Apart from similar styles of prose, products known as "suds", nonconformist founders, and a shared interest in hemp products, what could possibly have brought these two companies together? Apparently some of the current generation of Bronner soapmakers wanted to add a hop-infused soap to their product line, and being fans of Lagunitas beers, reached out to the brewers in Petaluma for advice on hop-oil extraction and handling. A kind of mutual admiration developed, and since absolute cleanliness is 99% of brewing success, Lagunitas popped the question of corporate matrimony. Dr. Bronner's will keep its name as a wholly-owned subsidiary, and the current management of the soap company will stay on board. The deep pockets of Lagunitas will help the soapmakers enter into new markets and finance new product development, such as the hop soap mentioned above.

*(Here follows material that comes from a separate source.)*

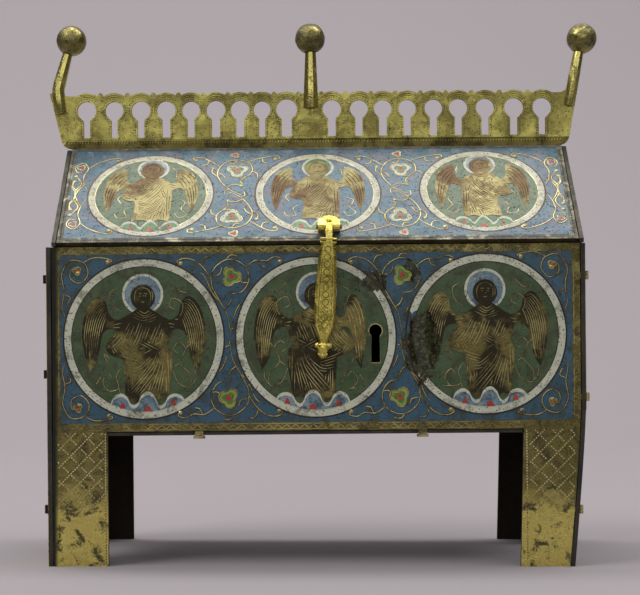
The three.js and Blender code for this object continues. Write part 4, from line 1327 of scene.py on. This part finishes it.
def wall_skin(name, node, place, field, feet, material, deep=0.15):
    """The gilt skin of a wall: border with a running wave, feet with a dotted net."""
    outline, *openings = face_outlines(node, place)
    left, right, bottom, top = field
    holes = [rectangle(*field), *(o for o in openings if not inside(o[0], rectangle(*field)))]
    wave = running_wave(left, right, top + 1.35) + running_wave(left, right, bottom - 1.45)
    rails = [[(left - 1, height), (right + 1, height)]
             for height in (top + 0.45, top + 2.2, bottom - 0.5, bottom - 2.3)]
    rails += [[(x, bottom - 1), (x, top + 1)] for x in (left - 0.6, right + 0.6)]
    cuts = engrave(outline, rails + wave, 0.34, 0.28, 0.6, holes)
    net, rows = [], []
    for foot_left, foot_right, inner in feet:
        net += clipped(lattice(foot_left, foot_right, 19.5, bottom - 3.2), foot_left, foot_right)
        rows.append([(inner, 1.5), (inner, bottom - 3.4)])
    dents = punch(outline, rows + net, 0.95, 0.7, 0.42, holes)
    skin = plate([outline, *holes, *cuts], 0.0, deep, place)
    made = piece(name, [skin], material, "casket", "gilt_copper")
    # On the walls the dents are not cut: only their lips are laid on, in a bright gold as painted
    # highlight.
    if dents:
        piece(name + "_dot_highlights", [painted_dent_highlights(dents, deep, place)], PUNCH_HIGHLIGHT_GILT, "casket", "gilt_copper")
    print(name + ":", len(cuts), "cuts,", triangles(made), "triangles")


# %% Front skin
wall_skin("front_skin", "front_plate", FRONT, FIELD, [(-87.0, -71.3, -71.1), (70.5, 87.0, 70.3)],
          WALL_SKIN_GILT)

# %% [markdown]
# ## The roof
#
# The front slope repeats the walls on a smaller scale: three roundels with angels rising from clouds,
# and scrolls that end in little multicoloured blossoms.  It catches the light from above, so its glass
# looks paler and its gilding brighter.  The roundels run up under the crest.

# %% Roof: enamels
ROOF_FIELD = (-ROOF_HALF + 1.9, ROOF_HALF - 1.9, 2.2, ROOF_LENGTH - 1.2)
ROOF_ROUNDELS = [(-57.6, 24.7), (0.3, 25.0), (57.3, 25.8)]
ROOF_OUTER, ROOF_INNER = 21.5, 19.4
ROOF_FINISHES = {"blue": ROOF_BLUE, "green": ROOF_GREEN, "white": ROOF_WHITE, "halo": HALO_BLUE,
                 "halo_green": LEAF_GREEN, "red": RED, "yellow": YELLOW, "leaf_green": LEAF_GREEN,
                 "cloud_blue": HALO_BLUE, "lines": ROOF_LINE_GILT, "grime": ROOF_SHADE_AND_GRIME,
                 "seam": ROOF_LINE_GILT, "figures": ROOF_FIGURE_GILT,
                 "figure_groove_painted_light": ROOF_GROOVE_SHADE_GILT}
ROOF_SCROLLS = [  # right of the middle of a gap, which is 7.3 wide at its waist; lower half
    [(-2.6, 1.0), (1.4, -1.6), (4.9, -6.2), (6.4, -11.4), (4.2, -16.6), (-0.4, -18.4),
     (-4.8, -16.4), (-5.8, -12.0), (-3.2, -8.8), (0.4, -9.4), (1.4, -12.0)],
    [(1.9, -2.4), (3.5, -1.3), (3.2, 0.8)], [(6.4, -11.4), (4.6, -10.2), (3.4, -8.0)],
    [(-5.8, -12.0), (-7.6, -10.6), (-7.8, -8.4)], [(9.6, -18.2), (10.2, -16.0), (12.2, -15.6)],
    [(-9.4, -19.4), (-9.6, -17.2), (-11.4, -16.6)], [(-0.4, -18.4), (0.6, -16.4), (2.4, -16.2)],
    [(-4.2, -9.6), (-2.0, -6.6), (-2.6, -5.0)],
    [(5.6, -14.6), (8.6, -17.4), (12.2, -19.8), (15.2, -19.6), (14.4, -18.2)],
    [(-3.9, -17.2), (-7.4, -18.8), (-11.2, -20.0), (-14.6, -20.6), (-15.4, -19.2), (-13.8, -18.7)],
    [(2.9, -3.1), (0.8, -4.6), (-2.0, -4.2)], [(6.3, -9.2), (8.3, -11.6), (8.0, -13.6)],
]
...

Given the rapid growth of Lagunitas, you could also imagine that Dr. Bronner's location in Southern California was attractive to the brewer. Once they wrap up the Midwest with their new Chicago brewery, perhaps they'll use their soap factory as a stepping stone towards building a San Diego brewing facility.
I haven't particularly cared for the few mint beers I've tried to date, though I do have a soft spot for peppermint. As a longtime fan of both Dr. Bronner's and Lagunitas, I am really looking forward to trying the 18-in-1. Let me know if you try it, and don't forget -- in the immortal words of Dr. Bronner -- KEEP OUT OF EYE! OK!